_Given records_:

*****

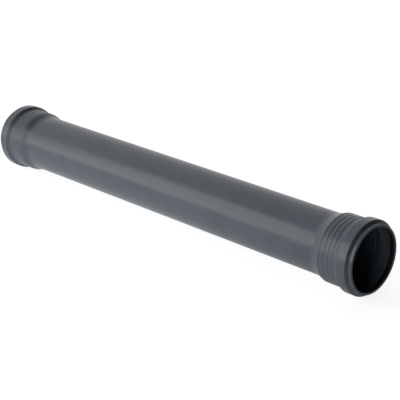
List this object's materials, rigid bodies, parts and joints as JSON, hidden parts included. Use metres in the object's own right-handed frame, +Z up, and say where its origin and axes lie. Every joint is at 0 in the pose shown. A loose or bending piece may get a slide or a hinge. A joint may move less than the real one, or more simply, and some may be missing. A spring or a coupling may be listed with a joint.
{
  "type": "drain pipe with two push-fit sockets",
  "caption": "Straight round drain pipe with a ring-seal push-fit socket at each end, raised beads, softly grooved socket walls and rubber lip seals.",
  "frame": {"origin": "middle of the pipe's axis, halfway between the two mouth planes", "axes": "+X along the pipe's axis, out of socket A, +Z up as the pipe lies on its two beads, and socket B opens towards -X"},
  "size_m": [0.94, 0.1313, 0.1312],
  "materials": {
    "pipe_plastic": "satin anthracite, smooth extruded skin with a very fine grain",
    "seal_rubber": "dull black"
  },
  "bodies": {
    "root": {"pipe_body": "pipe_plastic", "lip_seal_a": "seal_rubber", "lip_seal_b": "seal_rubber"}
  },
  "joints": []
}
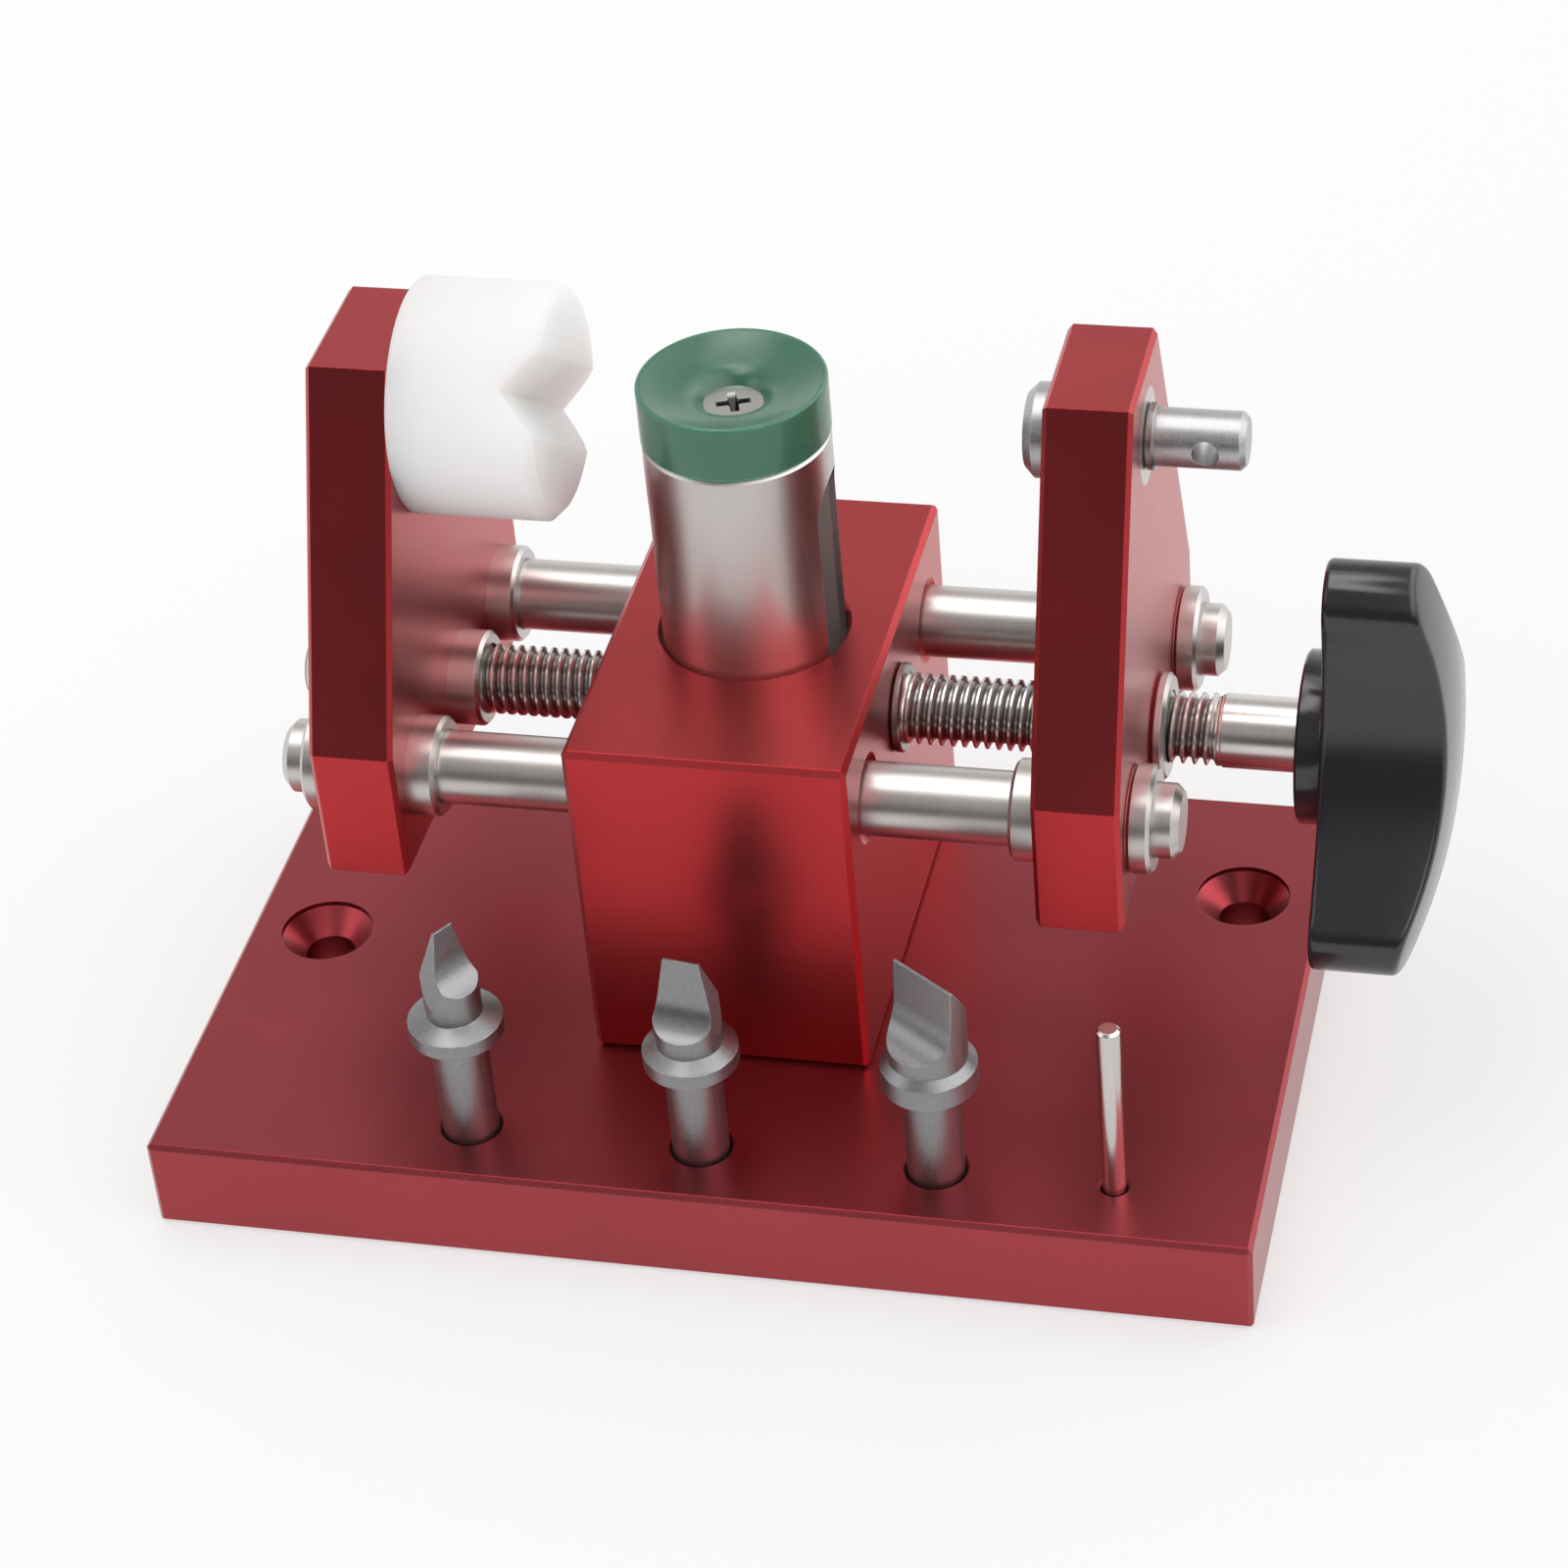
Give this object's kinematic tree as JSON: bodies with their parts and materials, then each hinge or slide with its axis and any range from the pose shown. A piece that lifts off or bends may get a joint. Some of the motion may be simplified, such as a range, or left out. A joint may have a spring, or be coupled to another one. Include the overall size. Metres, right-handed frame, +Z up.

*****

_Exercise_: Gather all lines of the records that include the word "this".

_Correct result_:
List this object's materials, rigid bodies, parts and joints as JSON, hidden parts included. Use metres in the object's own right-handed frame, +Z up, and say where its origin and axes lie. Every joint is at 0 in the pose shown. A loose or bending piece may get a slide or a hinge. A joint may move less than the real one, or more simply, and some may be missing. A spring or a coupling may be listed with a joint.
Give this object's kinematic tree as JSON: bodies with their parts and materials, then each hinge or slide with its axis and any range from the pose shown. A piece that lifts off or bends may get a joint. Some of the motion may be simplified, such as a range, or left out. A joint may have a spring, or be coupled to another one. Include the overall size. Metres, right-handed frame, +Z up.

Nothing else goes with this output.